China stocks post their worst quarterly fall in two years as the outcome of the threatened US trade war weighed on sentiment.
Asian market were the main focus of activity as Western markets were mostly shut or illiquid ahead of the long weekend.
On Thursday, ahead of the Easter break Europe's main STOXX 600 had also ended the quarter lower, down 4.7pc despite a global equities rally in January.
In China, the FTSE China A50 Index of China's biggest companies is down 4.2pc, its biggest retreat in two years, with insurers and drink makers leading losses.
The gauge had rallied 32pc last year.
China's markets have been turned upside down this year as the prevailing narrative shifted from deleveraging to trade wars, creating headaches for investors positioning ahead of MSCI inclusion in June.
In Dublin, the main Iseq index ended the first quarter of 2018 11pc below its 12-month high - which had been hit on January 21 when global markets were touching all-time highs. That early rally was led by the US in particular, where Donald Trump's tax reform package was seen as a boon to equities.

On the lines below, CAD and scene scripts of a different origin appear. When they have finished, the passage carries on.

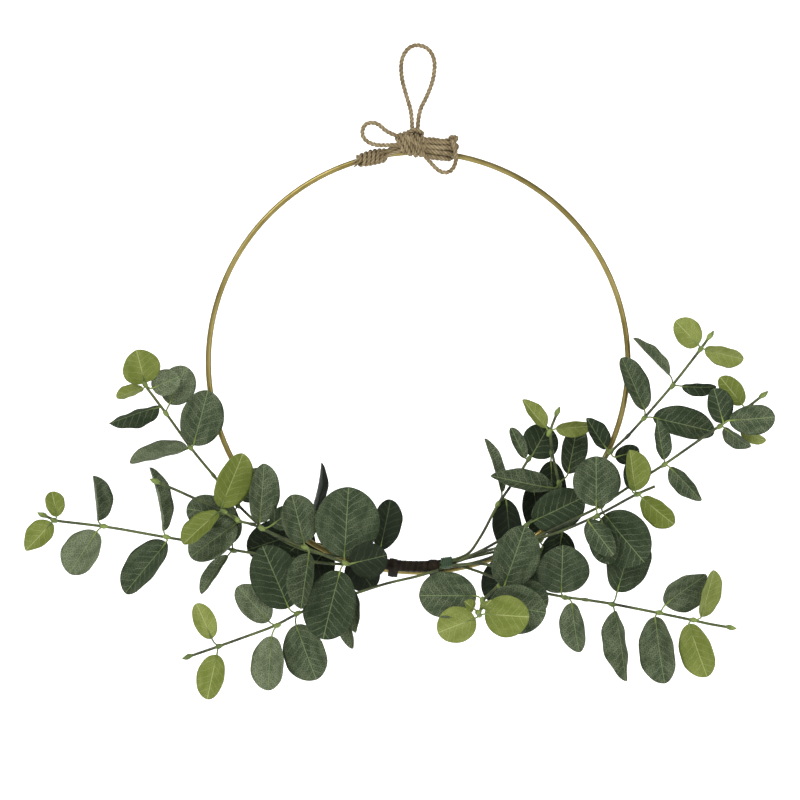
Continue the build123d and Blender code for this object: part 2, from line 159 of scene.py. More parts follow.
class Finish(Graph):
    # a material with its one shader
    def __init__(self, name, roughness=0.5, metallic=0.0, **uniform):
        self.material = bpy.data.materials.new(name)
        self.material.use_nodes = True
        super().__init__(self.material.node_tree)
        self.shader = self.tree.nodes["Principled BSDF"].inputs
        self.shader["Roughness"].default_value = roughness
        self.shader["Metallic"].default_value = metallic
        for name, value in uniform.items():
            self.shader[name.replace("_", " ")].default_value = value

    def place(self):
        return self.node("ShaderNodeTexCoord").port("Object")

    def wear(self, colour, roughness=None, height=None, depth=0.0002, strength=1.0):
        # what varies over the surface
        self.feed(self.shader["Base Color"], colour)
        if roughness is not None:
            self.feed(self.shader["Roughness"], roughness)
        if height is not None:
            push = {"Height": height, "Distance": depth, "Strength": strength}
            self.feed(self.shader["Normal"], self.node("ShaderNodeBump", None, push))
        return self.material


# jute: three loose plies, spun from pale and brown fibres
jute = dict(dark=(0.075, 0.05, 0.022), mid=(0.205, 0.157, 0.083), pale=(0.36, 0.295, 0.185))


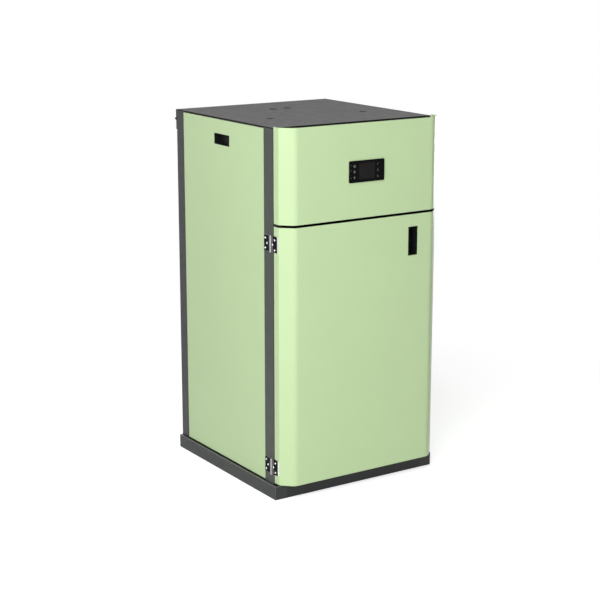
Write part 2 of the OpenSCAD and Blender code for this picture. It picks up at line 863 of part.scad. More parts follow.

By the end of the quarter, Trump's ratcheting up of anti-trade rhetoric was a key factor undermining valuations and market confidence, along with a slide in technology shares on the back of privacy fears.
Shares ended Q1 lower despite a boom in mergers and acquisitions activity.
Nervous stock investors are now hoping an unusually strong US earnings season can restore some of the optimism that characterised equity markets last year.
Imploding technology stocks and fears of a trade war have pummeled the market in recent days. Given the surge in volatility this year, there is no guarantee that worst is over.